The pattern of tumor spread is to the myometrium, pelvic blood vessels and lymphatics, contiguous pelvic structures, abdomen and then distantly, most often the lungs. The recommended treatment is total hysterectomy; bilateral salpingooophorectomy is recommended in postmenopausal women and in women with gross extrauterine disease. Preservation of ovaries does not increase risk of recurrence. Retroperitoneal disease and lymphatic disease spread is rare in women with early-stage disease; therefore, routine lymphadenectomy or lymph node sampling is not recommended except with grossly involved nodes or other extrauterine disease [68, 194].

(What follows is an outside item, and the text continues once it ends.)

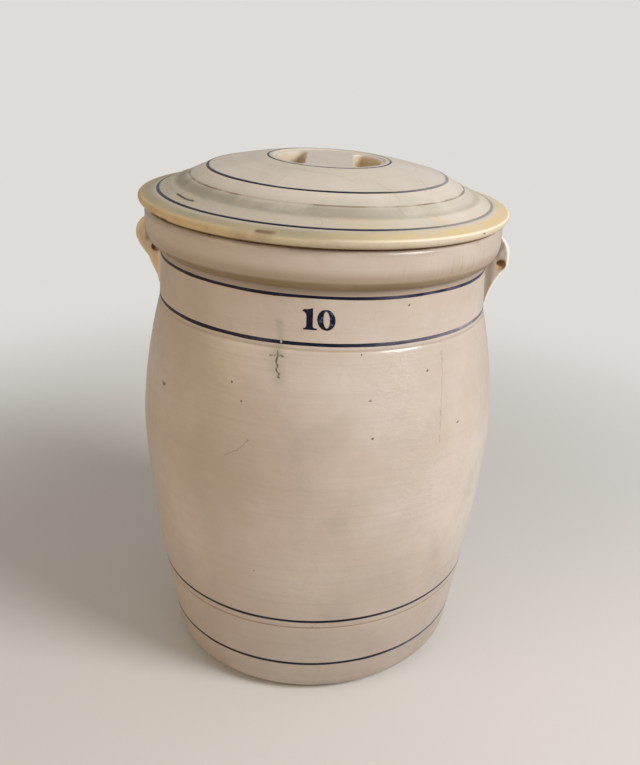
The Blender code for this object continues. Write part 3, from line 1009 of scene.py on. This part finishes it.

Adjuvant chemotherapy is indicated in patients with advanced leiomyosarcoma. In a phase III trial that included women with uterine leiomyosarcoma, carcinosarcoma, or other uterine sarcoma, doxorubicin 60 mg/m2 was compared with doxorubicin plus the addition of dacarbazine (DTIC), achieving an objective response in 16% of all women enrolled, with a response of 25% among those with uterine leiomyosarcoma . Ifosfamide as a single-agent for the treatment of leiomyosarcoma demonstrated a 17.2% response rate in a phase II trial . Combining ifosfamide with doxorubicin achieved an objective response of 30% in advanced leiomyosarcoma; the incidence of grade 3 or 4 neutropenia was 48% . Gemcitabine combined with docetaxel for treatment of metastatic leiomyosarcoma yielded an overall response rate of 53%, including patients previously treated with doxorubicin . Median time to progression was 5.6 months. Despite the high recurrence rate (50–70%) in earlystage uterine leiomyosarcoma that has been treated surgically, there is limited experimental data to suggest adjuvant postoperative chemotherapy or radiation affects overall survival; therefore, GOG is conducting a trial of gemcitabine/docetaxel followed by doxorubicin versus observation.